When I first used Google Maps, I was spellbound, but the novelty has worn off. It’s still extremely useful technology, but there’s a new technology that predates Google Maps that has caught my attention.
The technology is satellite and aerial photos of the United States, wrapped into a neat little package by a program called Topofusion. Using maps from TerraServer and OnEarth, you can see places in such detail that you feel as if you were hovering over them in a hot air balloon. Some of the color aerials have a 0.25 meter resolution, which gives you enough detail to see people and distinguish cars. You could even see the
walruses sea lions at Fisherman’s Wharf. In addition, you can convert a region into a 3D rendering, allowing you to spin it around and look at it from any angle you want, to see the contours of the land.
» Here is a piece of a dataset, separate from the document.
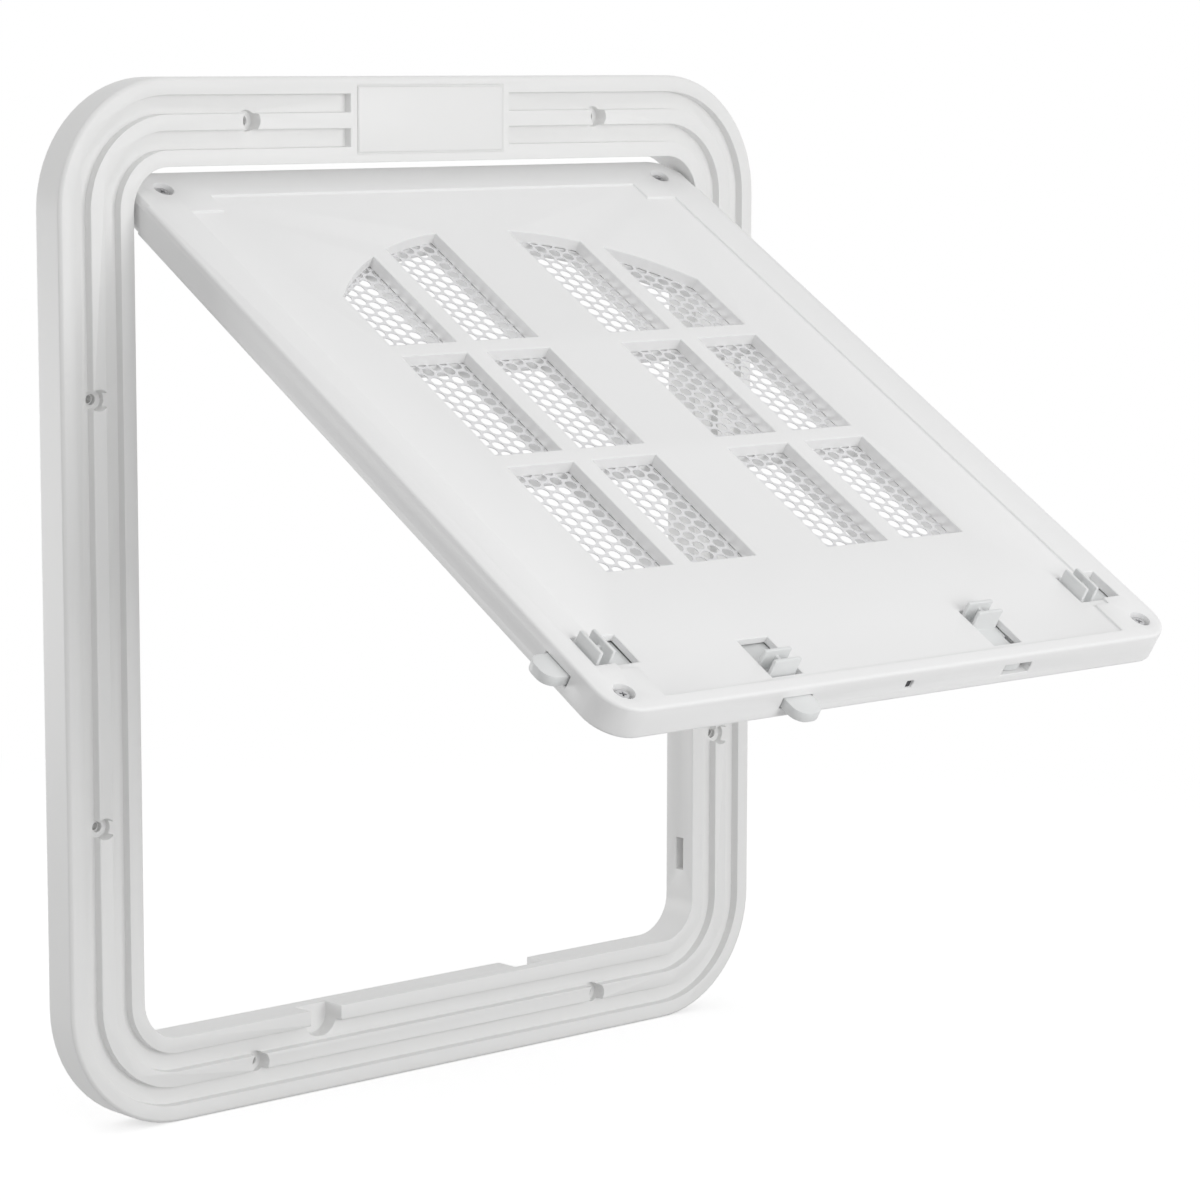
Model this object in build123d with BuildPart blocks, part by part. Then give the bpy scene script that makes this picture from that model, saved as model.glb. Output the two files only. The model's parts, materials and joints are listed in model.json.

Here is a screen shot to give you a taste, but it doesn’t do it justice. It’s great to be able to scroll around the city, seeing where you live and where you work. I even recognized some cars in our parking lot at work.
I’ve tried KeyHole, which is quite similar, but the resolution wasn’t as high (they only have down to 1 meter) so it wasn’t as impressive. I did like how it flew you around as if you were in a plane, but I liked Topofusion more.
You can download it for free, but it puts ‘Demo’ across certain boxes, making it hard to see that area, but it’s still fun to use. If you decide you want to get rid of the demo boxes, you can buy it for $40.
I would probably buy it if it ran on Linux, but it only runs on Windows, though I like it enough that I may still buy it. I think it’s cool to be able to see almost anywhere in the country from my desk.